The U.S. Supreme Court’s new opinion in Sackett v. EPA greatly narrows federal regulation of wetlands under the Clean Water Act (CWA) by holding that only wetlands “indistinguishable” from adjacent “waters of the United States” (WOTUS) may be subject to federal jurisdiction.

The Court’s return to the “contentious and difficult task” of defining WOTUS (as Justice Samuel Alito’s majority opinion puts it), not only greatly restricts current federal authority over wetlands under the CWA, but it also raises questions for other portions of the Biden-era WOTUS rule.

Although all nine Justices on the Court agreed that the specific wetland at issue —a residential lot on the opposite side of a 30-foot road from an unnamed tributary of a creek feeding into Idaho’s Priest Lake—was not a WOTUS, the majority opinion penned by Justice Alito was joined only by Chief Justice John Roberts and Justices Clarence Thomas, Neil Gorsuch and Amy Coney Barrett; the remaining four Justices agreed only with the overall holding.

The majority overturned EPA’s determination that the case lot’s proximity to a “roadside ditch” occasionally feeding into a creek running to the intrastate Priest Lake satisfied the WOTUS standard, making direct reference to Antonin Scalia’s plurality opinion in 2006. Justice Scalia wrote that the definition of “waters” in the CWA included only wetlands that are “indistinguishable from waters of the United States,” which occurs only when such wetlands have a “continuous surface connection to bodies that are [WOTUS] in their own right, so that there is no clear demarcation between ‘waters’ and ‘wetlands.’”

The majority found no merit to EPA’s policy argument that the ecological connection between a WOTUS and another adjacent, but distinguishable water may be strong enough to justify federal regulation of both waters, writing that “the CWA does not define the EPA’s jurisdiction based on ecological importance, and we cannot redraw the Act’s allocation of authority.”

In contrast, Justice Kavanaugh and Justice Kagan’s concurring opinions, despite agreeing that the case lot was not a WOTUS, both argued that the majority ignored the plain language of the CWA – finding that the CWA’s reference to “adjacent wetlands” required such waters to be “contiguous to or “touching.”

As Justice Kavanaugh, joined by Justices Kagan, Ketanji Brown Jackson and Sonia Sotomayor, wrote, “eight different administrations have recognized as a matter of law that the Clean Water Act’s coverage of adjacent wetlands means more than adjoining wetlands and also includes wetlands separated from covered waters by man-made dikes or barriers, natural river berms, beach dunes, or the like. That consistency in interpretation is strong confirmation of the ordinary meaning of adjacent wetlands.” Justice Kagan’s concurring opinion, also joined by Justices Jackson and Sotomayor, expressly agreed with Justice Kavanaugh’s arguments and asked, “still more fundamentally … why ever have a thumb on the scale against the Clean Water Act’s protections?”

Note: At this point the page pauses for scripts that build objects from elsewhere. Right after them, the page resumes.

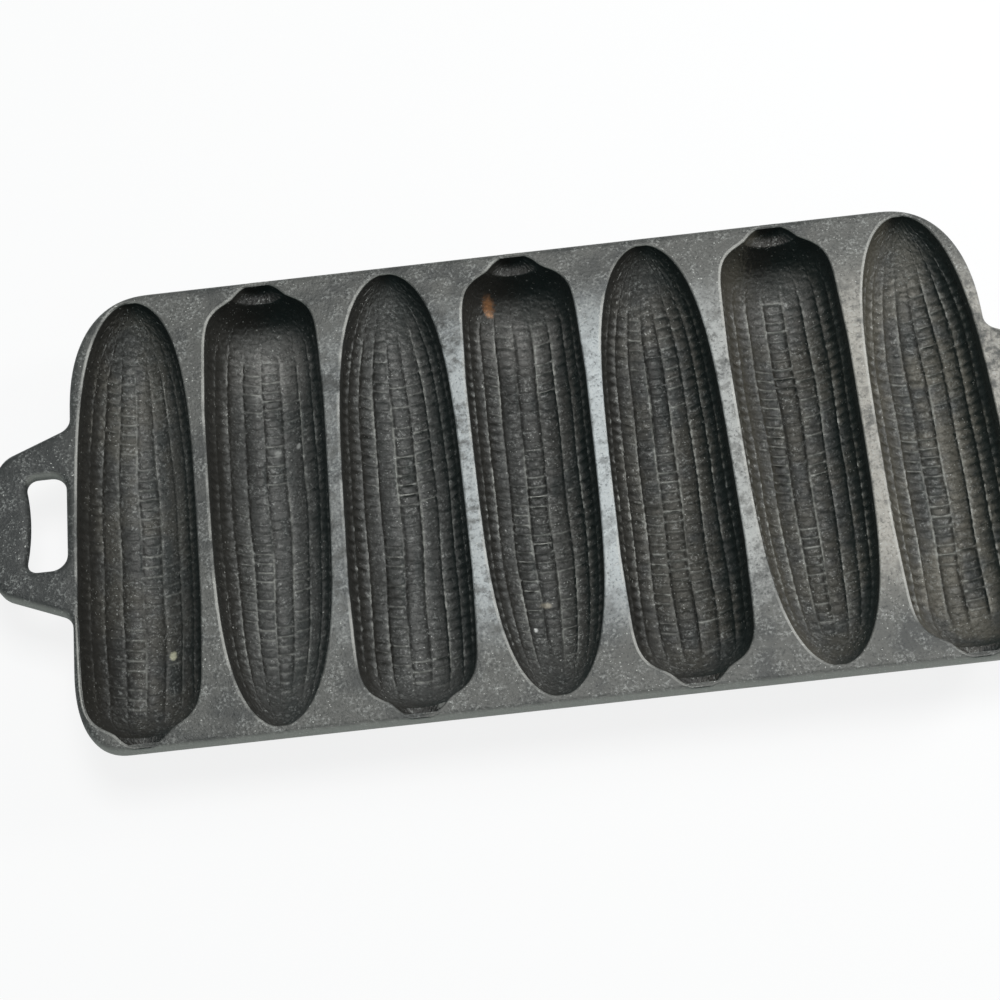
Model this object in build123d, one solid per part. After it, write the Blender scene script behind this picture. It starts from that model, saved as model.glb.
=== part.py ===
from build123d import *
import os
from math import asin, cos, hypot, pi, sin

# Cast iron corn stick pan: a flat deck with a bow handle at each end and seven cob shaped cups.
# Millimetres. X runs along the row of cups, Y away from the cook, Z up.
# The origin is under the middle of the pan, on the surface that it rests on.

# Row of cups
cup_count = 7
web_width = 3.7
end_margin = 1.75
edge_margin = 1.8

# One cup, measured from its middle: the tip points to +Y and the stem to -Y
cup_width = 36.3
cup_depth = 22.4
cup_wall = 3.4
tip_reach = 71.1
widest_place = 30.0
tip_taper_share = 0.06
butt_taper_share = 0.07
tip_fullness = 4.8
butt_fullness = 9.0
tip_floor_fullness = 3.4
butt_floor_fullness = 3.8

# Shallow trough for the cob's stem
stem_reach = 72.3
stem_width = 17.4
stem_taper = 4.2
stem_taper_run = 4.6
stem_depth = 5.5
stem_run = 8.4
stem_round_over = 0.3
stem_step = 3.7
stem_fullness = 12.0
stem_end_wall = 1.5
stem_wall_fullness = 2.2
shoulder_blend = 7.0

# Kernels of the cob
row_count = 9
kernel_pitch = 3.2
kernel_relief = 0.9
rung_relief = 0.15
wall_relief_share = 0.3
kernel_fade = 16.0
tip_plain = 15.0
butt_plain = 16.0
plain_section_count = 10
blunt_end = 0.5

# Flat that each cup rests on
rest_flat = 0.4

# Deck
deck_thickness = 3.5
deck_edge_round = 1.0
mouth_ease = 0.2
tip_corner_gap = 4.1
tip_corner_slope = 1.5
stem_corner_gap = 16.1
stem_corner_slope = 1.6875
corner_fullness = 2.4
corner_point_count = 8

# Bow handles
handle_reach = 28.4
handle_root_width = 62.0
handle_tip_width = 46.0
handle_tip_bow = 9.0
handle_corner_round = 8.0
handle_root_round = 4.5
slot_length = 30.4
slot_width = 12.9
slot_start = 1.3
slot_pinch = 1.8
slot_inner_round = 4.8
slot_outer_round = 3.2

# Modelling allowances
overrun = 5.0
rim_point_count = 36
outer_section_count = 18
outer_point_count = 12
walk_steps = 96

# Worked out sizes
cup_pitch = cup_width + web_width
pan_height = cup_depth + cup_wall - rest_flat
deck_bottom = pan_height - deck_thickness
butt_reach = stem_reach - stem_step
body_half_length = cup_pitch * (cup_count - 1) / 2 + cup_width / 2 + end_margin
body_half_width = max(tip_reach, stem_reach) + edge_margin
handle_joint = body_half_length + slot_start + slot_width / 2

# Each corner of the body begins a gap above the root of the handle, and rises faster than it runs in
tip_corner_rise = body_half_width - handle_root_width / 2 - tip_corner_gap
tip_corner_run = tip_corner_rise / tip_corner_slope
stem_corner_rise = body_half_width - handle_root_width / 2 - stem_corner_gap
stem_corner_run = stem_corner_rise / stem_corner_slope


def rounding(share, fullness):
    """Falls from 1 at the middle of a form to 0 at its end, later as the fullness grows."""
    return max(0.0, 1 - share**fullness) ** 0.5


def blend(first, second):
    """The larger of two sizes, with a soft passage where they are alike."""
    return (first**shoulder_blend + second**shoulder_blend) ** (1 / shoulder_blend)


def stem_at(place, grow):
    """Half width of the stem's trough at a place, and the share of its depth that is left there."""
    end_wall, fullness = (stem_end_wall, stem_wall_fullness) if grow else (0.0, stem_fullness)
    share = (-place - stem_reach + stem_run) / (stem_run + stem_round_over + end_wall)
    left = rounding(min(max(share, 0.0), 1.0), fullness)
    to_end = min(max(place + stem_reach, 0.0) / stem_taper_run, 1.0)
    return (stem_width / 2 + grow - stem_taper * (1 - to_end)) * left, left


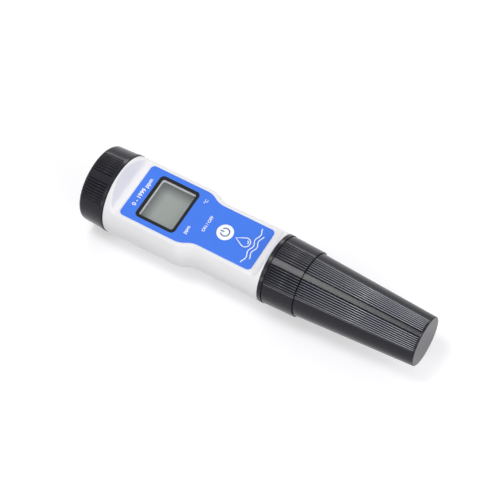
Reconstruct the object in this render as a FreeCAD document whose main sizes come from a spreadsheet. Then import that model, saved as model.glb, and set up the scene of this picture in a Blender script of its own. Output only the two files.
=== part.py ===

The majority’s arguments signal trouble for other key provisions of the Biden Administration’s 2022 WOTUS rule, which has faced legal battles in dozens of states across the country since its adoption. Federal courts have already blocked EPA’s implementation of the rule’s WOTUS definition in 27 states, responding to challenges to language that would permit federal jurisdiction over other controversial waterbodies such as non-navigable interstate waters.

For individuals and businesses regulated under the CWA, the Sackett decision may provide, at least with respect to wetlands, some welcomed certainty after years of regulatory upheaval.